Le mécanisme était si bien ficelé que le Gouvernement émettait sur cet amendement, malgré quelques réserves, un avis de sagesse par la voix de Mme la ministre Pannier-Runacher, qui alla même jusqu’à reconnaître : « Nous n’avons pas de meilleure proposition à ce stade du débat. »
Il n’a pas fallu attendre très longtemps – quelques jours seulement, lors de l’examen du projet de loi de finances en nouvelle lecture – avant que le ministre du budget, bien aidé par la majorité de l’époque, démonte l’amendement du Sénat et vide de tout contenu notre proposition commune. Il en résulte un dispositif sans substance, sans intérêt et non dissuasif. Par exemple, il suffit que, dans le cadre d’un total return swap (TRS), la banque et l’actionnaire s’échangent des titres sans conclure, du moins formellement, de contrat de cession.
Ont été exclues également les opérations de cession, même celles d’apparence frauduleuse, éloignées de plus de quarante-cinq jours ; il suffit donc de nouer son opération de cession le quarante-sixième jour ! Il ne faut pas, monsieur le ministre, être ingénieur financier pour contrecarrer cette trouvaille législative.

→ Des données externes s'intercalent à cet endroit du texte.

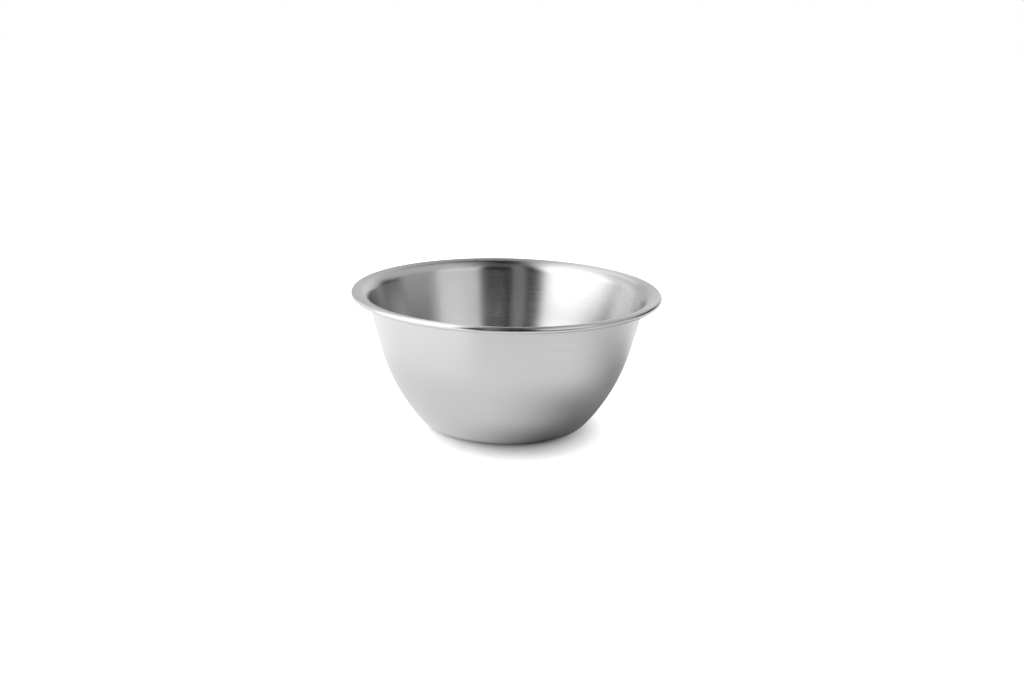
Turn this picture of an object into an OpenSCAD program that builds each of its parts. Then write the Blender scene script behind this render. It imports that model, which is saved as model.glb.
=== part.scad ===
// Prep bowl: one steel sheet, drawn and spun, with a flat base, a curved belly, a leaning wall
// and a lip that rises a little to its edge, which is curled down into a hollow bead.
// Millimetres, +Z up. The origin is the middle of the base, on the surface that the bowl stands on.

/* [Bowl] */
// Diameter over the outside of the rim
rim_d = 160; // [146:1:200]
// Height from the standing surface to the top of the rim
bowl_h = 71.5; // [60:0.5:95]
// Diameter of the flat base
base_d = 69; // [50:1:84]

/* [Sheet] */
// Thickness of the steel sheet
sheet_t = 0.6; // [0.4:0.1:0.8]

/* [Walls] */
// Outside radius of the corner between the base and the belly
corner_r = 12; // [6:0.5:18]
// Outside radius of the belly, seen in a cut through the axis
belly_r = 96; // [70:1:140]
// Angle by which the upper wall leans out from upright
wall_lean = 15; // [8:0.5:22]

/* [Rim] */
// How far the rim stands out past the line of the wall
rim_overhang = 8; // [7:0.1:12]
// Angle by which the lip rises from the bend to its edge
lip_rise = 11.5; // [0:0.5:20]
// Radius under the bend from the wall to the lip
bend_r = 6; // [1:0.1:7]
// Diameter of the bead that the curled edge forms
curl_d = 3.3; // [2.4:0.1:5]
// Slit left between the curled edge and the underside of the lip
curl_slit = 0.25; // [0.1:0.05:0.5]

/* [Smoothness] */
// Flats along the corner, seen in the cut
corner_steps = 10; // [6:1:24]
// Flats along the belly
belly_steps = 18; // [12:1:48]
// Flats round the bend to the lip
bend_steps = 12; // [6:1:24]
// Flats round the curl
curl_steps = 28; // [16:1:60]

/* [Hidden] */
$fn = 180;

rim_r = rim_d / 2;
base_r = base_d / 2;
curl_r = curl_d / 2;

// Directions in the cut: up along the wall, and square to it, away from the axis
wall_up = [sin(wall_lean), cos(wall_lean)];
wall_out = [cos(wall_lean), -sin(wall_lean)];

// The curl lies under the highest line of the rim, and the lip meets it where it points the lip's way
curl_centre = [rim_r - curl_r, bowl_h - curl_r];
lip_end = curl_centre + (curl_r - sheet_t) * [-sin(lip_rise), cos(lip_rise)];

// Where the outside of the wall and the underside of the lip, both carried on straight, would meet
wall_top_r = rim_r - rim_overhang;
wall_top = [wall_top_r, lip_end[1] - (lip_end[0] - wall_top_r) * tan(lip_rise)];

// Centre of the base corner, and how far inside the line of the wall it lies
corner_centre = [base_r, corner_r];
corner_inset = (wall_top - corner_centre) * wall_out;

// The belly runs into the wall and into the base corner without a kink
belly_rise = sqrt((belly_r - corner_r) ^ 2 - (belly_r - corner_inset) ^ 2);
belly_end = wall_top + (belly_rise - (wall_top - corner_centre) * wall_up) * wall_up;
belly_centre = belly_end - belly_r * wall_out;
to_corner = corner_centre - belly_centre;
corner_end_a = atan2(to_corner[1], to_corner[0]);

// The bend runs into the outside of the wall and the underside of the lip
bend_turn = 90 - wall_lean - lip_rise;
bend_centre = wall_top - bend_r * tan(bend_turn / 2) * wall_up + bend_r * wall_out;

// The curl starts on top of the lip and turns out, down and back up, to just under the lip
curl_start_a = 90 + lip_rise;
curl_end_a = lip_rise - 180 - asin((curl_r - sheet_t - curl_slit) / curl_r);

// Points along an arc in the cut, without its first one where the outline already stands there
function arc(centre, r, from_a, to_a, steps, first = 0) =
    [for (i = [first:steps]) let (a = from_a + (to_a - from_a) * i / steps) centre + r * [cos(a), sin(a)]];

// One face of the sheet from the middle of the base to the raw edge inside the curl.
// A depth of zero gives the outside face, and the thickness of the sheet gives the inside face.
// The bend and the curl turn the other way, so the inside face of the bowl is the outside of the bead.
function sheet_face(depth) = concat(
    [[0, depth]],
    arc(corner_centre, corner_r - depth, -90, corner_end_a, corner_steps),
    arc(belly_centre, belly_r - depth, corner_end_a, -wall_lean, belly_steps, first = 1),
    arc(bend_centre, bend_r + depth, 180 - wall_lean, curl_start_a, bend_steps),
    arc(curl_centre, curl_r - sheet_t + depth, curl_start_a, curl_end_a, curl_steps)
);

function reversed(points) = [for (i = [len(points) - 1:-1:0]) points[i]];

// The bowl is one sheet of the same thickness all the way, so its cut is two faces and two ends
module bowl_shell() {
    color("#c9cbcc")
        rotate_extrude()
            polygon(concat(sheet_face(0), reversed(sheet_face(sheet_t))));
}

bowl_shell();
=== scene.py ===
from math import asin, atan2, cos, pi, radians, sin, sqrt, tan

import bpy
from mathutils import Matrix, Vector


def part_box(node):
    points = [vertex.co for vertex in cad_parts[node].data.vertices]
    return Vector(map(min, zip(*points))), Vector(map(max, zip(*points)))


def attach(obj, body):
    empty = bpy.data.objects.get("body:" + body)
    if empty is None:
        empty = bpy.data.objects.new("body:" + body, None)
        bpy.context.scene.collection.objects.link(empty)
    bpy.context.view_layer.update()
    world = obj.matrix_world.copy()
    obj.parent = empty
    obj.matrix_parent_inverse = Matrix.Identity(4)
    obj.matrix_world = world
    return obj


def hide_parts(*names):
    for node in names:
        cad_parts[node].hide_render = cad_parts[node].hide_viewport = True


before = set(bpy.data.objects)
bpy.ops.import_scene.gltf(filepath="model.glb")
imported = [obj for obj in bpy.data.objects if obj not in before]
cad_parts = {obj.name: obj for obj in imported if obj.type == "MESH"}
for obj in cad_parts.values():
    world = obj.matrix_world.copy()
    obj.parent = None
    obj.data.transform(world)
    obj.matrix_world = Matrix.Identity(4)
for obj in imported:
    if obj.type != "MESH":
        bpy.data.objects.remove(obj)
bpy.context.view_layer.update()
mm = 0.001  # one millimetre in metres
lowest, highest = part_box("bowl_shell")
# the CAD rim has flats, so its box is a hair small
rimRadius = round((highest.x - lowest.x) / 2 / mm, 1) * mm
bowlHeight = highest.z - lowest.z
print("frame loaded, nodes:", ", ".join(sorted(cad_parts)))


def hexToLinear(code):
    # an sRGB hex colour as the linear values that the nodes take
    parts = [int(code[i:i + 2], 16) / 255 for i in (1, 3, 5)]
    return [p / 12.92 if p <= 0.04045 else ((p + 0.055) / 1.055) ** 2.4 for p in parts] + [1.0]


def addNode(tree, kind, settings={}, values={}, links={}):
    # one node with its settings, its fixed socket values and what is plugged into it
    node = tree.nodes.new(kind)
    for name, value in settings.items():
        setattr(node, name, value)
    for socket, value in values.items():
        node.inputs[socket].default_value = value
    for socket, source in links.items():
        tree.links.new(source, node.inputs[socket])
    return node


def newMaterial(name):
    material = bpy.data.materials.new(name)
    material.use_nodes = True
    material.node_tree.nodes.clear()
    return material, material.node_tree


# the camera, where the photograph was taken from
camera = {
    "photoSize": (1024, 682),     # pixels
    "focalLength": 2000,          # pixels of the photograph
    "distance": 1.0394,           # metres from the point that it looks at
    "elevation": 15.03,           # degrees above the horizon
    "tilt": 1.267,                # degrees that the picture is turned clockwise
    "aimHeight": 0.035,           # metres above the base, of the point on the axis that it looks at
    "aimPixel": (505.25, 358.54),  # where the photograph shows that point
    "sensorWidth": 36,            # millimetres
    "clip": (0.01, 50),           # metres, the nearest and farthest that it sees
}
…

M. Iannucci, que j’ai déjà cité, évoquait en ces termes, le 1er décembre 2021, « l’efficacité de l’article 119 bis A du code général des impôts » : « Je répète que nous ne disposons malheureusement pas d’éléments de bilan à ce stade. Je n’ai pas l’impression que les établissements financiers sont très gênés par la période de quarante-cinq jours, mais semblent s’organiser en fonction. »
Alors, le Sénat a réitéré, lors de l’examen du projet de loi de finances pour 2022, afin de donner de la vigueur à cet article, mais le Gouvernement n’en voulait toujours pas.
Pour que cessent ces fameuses opérations d’arbitrage de dividendes, il faut que le seul arbitre soit l’administration fiscale. Mais comme tout arbitre, elle doit se doter de règles ; c’était l’objet de nos amendements communs.
Le Gouvernement laisse son administration démunie à l’avenir contre ce phénomène. Il faut non plus prévoir une clause de revoyure, mais fixer une date pour légiférer une fois pour toutes en vue de mettre à terme à ce pillage fiscal, qui lèse les peuples de France et d’ailleurs.